Brussels may have been irritated by its transatlantic partner, but it was admittedly still nice to see the United States doing something to address climate change.

A focus on American manufacturing also featured prominently among Republicans and conservative thinkers during the Biden years and in the lead-up to Trump’s reelection. Then-Senator Marco Rubio criticized the IRA and CHIPS Act but made the case for a GOP-led industrial policy. Campaign adviser and current Treasury Secretary Scott Bessent argued for tariffs rather than subsidies, a position mirrored by Trump’s criticism of the CHIPS Act. The candidate argued that tariffs would force firms to invest in the United States and claimed that Taiwanese semiconductor manufacturer TSMC “stole” US manufacturing. 

Heading into the election, reporting highlighted the IRA’s disproportional benefits for red districts. Eighteen Republican members of the House of Representatives wrote Speaker Mike Johnson in August 2024 in support of the IRA’s clean energy tax credits. Many analyses, therefore, floated the possibility that Republicans might resist a full repeal. 

But industrial policy in the early days of the Trump administration does not bode well for the IRA or for Europe.

Fulfilling Trump’s campaign promise to reject the so-called Green New Deal, the administration’s industrial policy is primarily focused on fossil fuel energy. The executive order entitled “Declaring a National Energy Emergency” focuses on boosting fossil fuel projects and production. It excludes wind and solar from the definition of “energy”. The “Unleashing American Energy” executive order overturned Biden’s Executive Order 14082, which coordinated IRA implementation through bodies such as the now-abolished White House Office on Clean Energy Innovation and Implementation.

In the first week, 70 climate and clean energy focused initiatives were cut. Although almost the entirety of the IRA’s $369 billion support schemes had been disbursed by the time Trump took office, and although many of the IRA’s provisions require Congressional approval to overturn, the Trump administration is pursuing a range of approaches to stall implementation. Silicon Valley in 2017 criticized the withdrawal from the Paris Climate Accords, but the industry’s growing need for energy to power data centers and AI perhaps explains the now-muted response. 

Across the Atlantic, Europe looks on as a potential raft of tariffs looms and the United States threatens to push back against legislation such as the AI Act, the Digital Services Act, and the Digital Markets Act, which impact the Silicon Valley firms that have now positioned themselves squarely behind Trump.

Still, some opportunities for industrial policy coordination remain. 

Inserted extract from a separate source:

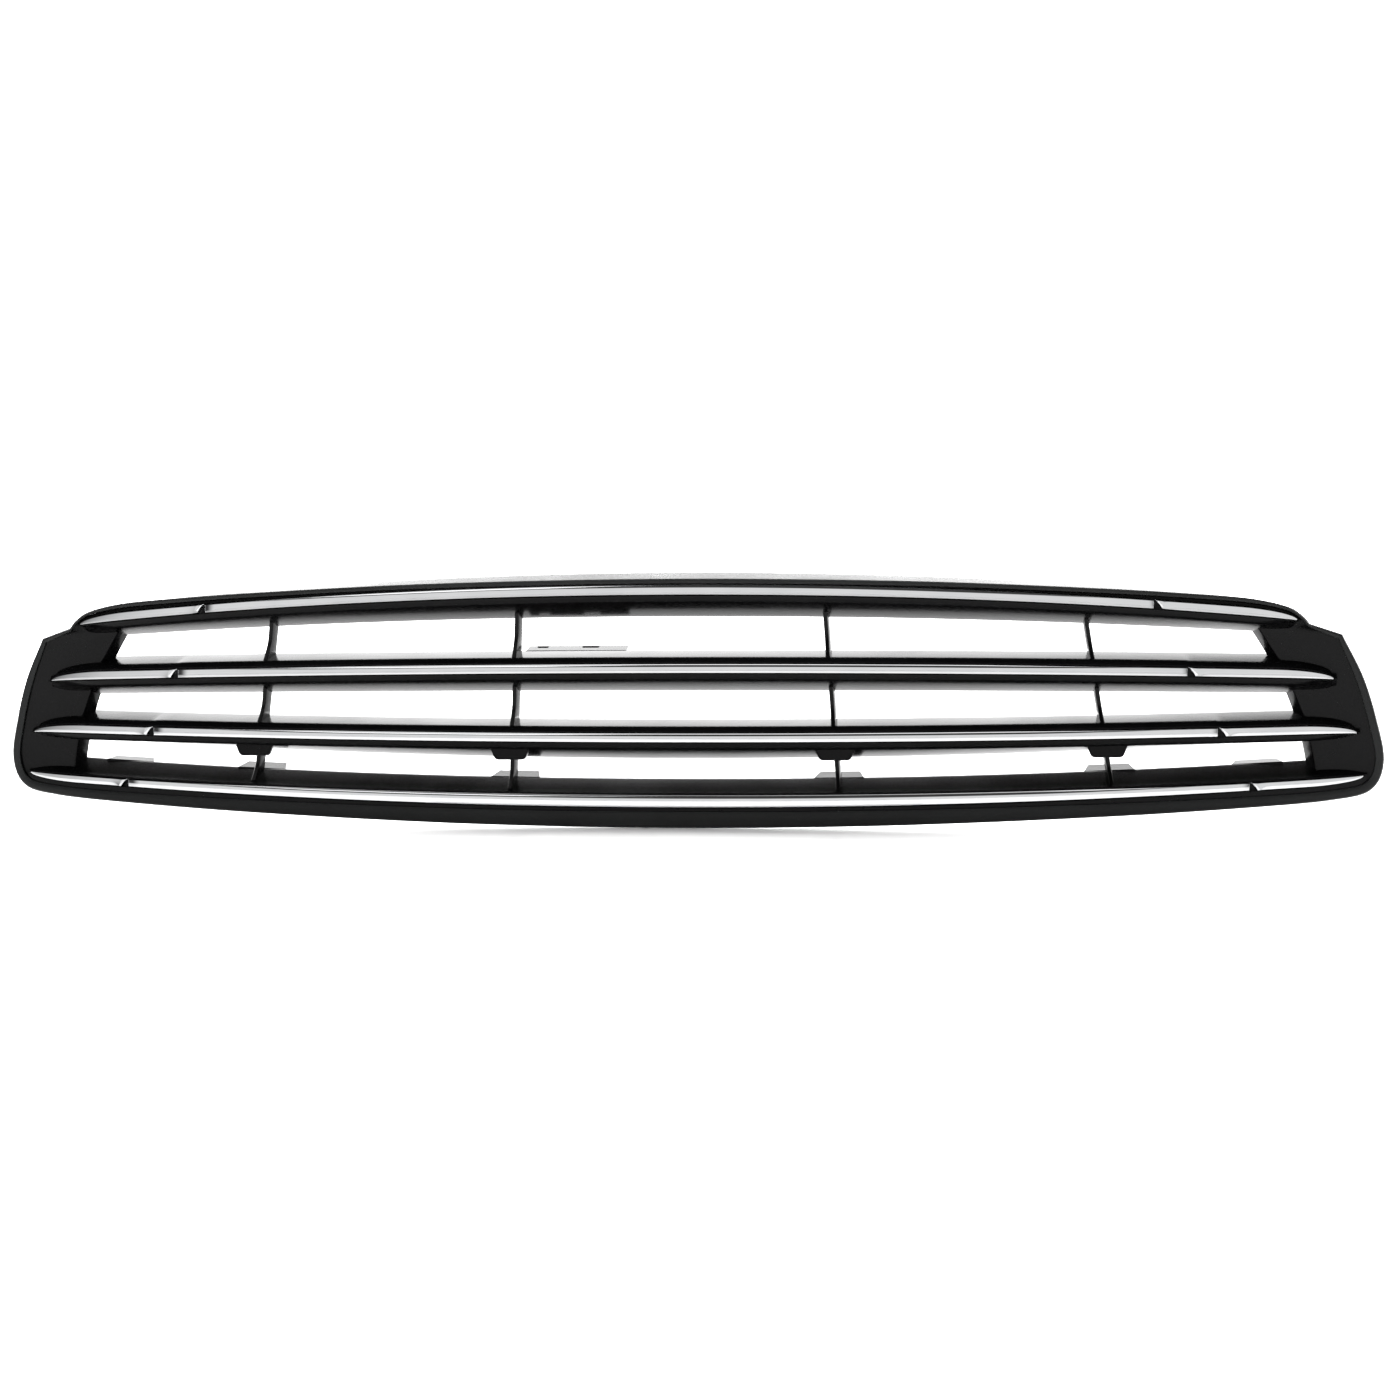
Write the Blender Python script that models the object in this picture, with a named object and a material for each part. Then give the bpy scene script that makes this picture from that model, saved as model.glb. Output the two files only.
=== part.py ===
"""Front grille of a car.

A black moulded insert (four blades, their ribs and two closed end pockets) sits in a textured
outer surround and is held there by screws from behind.  Each blade carries three chrome strips
in a groove along its nose: one across the centre and one at each end.  Studs on the strips' backs
pass through the blades and are held by push nuts.

The design is in millimetres.  x is across the car and z is up, both from a datum on the centre
line.  Depths run rearward (+Y) from the bowed, raked face that the chrome strips follow.  The
finished part is moved so that the middle of its box is the origin.
"""

import math

import bmesh
import bpy
import numpy as np
from mathutils import Matrix, Vector

MM = 0.001
GAP = 0.3

# The curved face
HALF_WIDTH = 550.0
BOW = 42.0
BOW_POWER = 3.0
RAKE = 0.18
DATUM_TO_CENTRE = (0.0, -28.9, -10.6)

# Chrome strips from the top blade to the bottom one.  z: height on the centre line; rise: what it
# gains by the joint; joint and tip: where the centre strip and the end strip stop; height: of the
# strip's face at the centre and at the joint
STRIPS = (
    {"z": 96.0, "rise": -12.4, "joint": 371.0, "tip": 480.0, "height": (8.8, 7.4)},
    {"z": 35.3, "rise": -3.0, "joint": 397.0, "tip": 509.0, "height": (7.6, 7.5)},
    {"z": -18.6, "rise": 4.7, "joint": 421.0, "tip": 528.0, "height": (7.5, 7.3)},
    {"z": -68.3, "rise": 12.3, "joint": 446.0, "tip": 534.0, "height": (9.8, 6.4)},
)
TAPER_LENGTH = 45.0
STRIP_BACK = 2.9
JOINT_GAP = 0.6
JOINT_SLANT = 5.4
TIP_ROUNDING = 0.8

# The three rows of openings between the blades' rear edges: heights of the upper and the lower
# edge on the centre line, and at the row's end
OPENINGS = (
    {"upper": (76.0, 62.0), "lower": (50.3, 47.0)},
    {"upper": (18.1, 16.0), "lower": (-4.0, 3.0)},
    {"upper": (-35.4, -20.5), "lower": (-51.2, -37.0)},
)
OPENING_END = 478.0

# Blades
DEPTH = 32.0
END_DEPTH = 20.0
NOSE = 1.0
GROOVE = 3.2
FRONT_WALL = 2.6
WALL = 2.4
SHOULDER = (5.0, 4.7)
SHELF_SHOULDER = (5.0, 2.3)
UNDER_SHOULDER = (5.5, 5.2)
BLADE_PAST_TIP = 7.0
CORE_SHORT = -8.0
CENTRE_STEPS = 12
END_STEPS = 3
TAPER_STEPS = 4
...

Europe should stay attuned to the contradictions within the administration, such as that between the China-hawk Rubio and Elon Musk, whose business interests in China are significant. The EU, especially the German auto industry, remains relatively more exposed to the Chinese market. But the bloc’s increasing focus on economic security, through tools such as export controls or foreign investment screening, could remain an area of possible coordination.

Overall, though, Europe may find itself longing ironically for the good old days of post-IRA disputes. Many EU firms indeed benefited from US subsidies and may suffer if these investments stall or are pulled back. Trump’s wind moratorium caused shares in EU wind and EV companies to drop. Other European firms have already cancelled planned investments in green tech or adjacent industries. 

As Europe attempts to boost competitiveness amid a looming China shock and the stagnation of export-driven economies such as Germany’s, the continent’s firms may find international opportunities curtailed. Strengthening “Buy Europe” provisions, such as the local content requirements in the Net-Zero Industry Act, or raising thresholds for public procurement to favor European firms, requires ever-elusive political will. 

In the meantime, the EU is facing an undesirable trifecta: the complex challenge of boosting competitiveness, adhering to the rules-based system of the single market or the World Trade Organization in a world where rule-abiding seems increasingly quaint, and fending off potential threats and retaliation from across the Atlantic. 

Maybe the IRA was not so bad after all.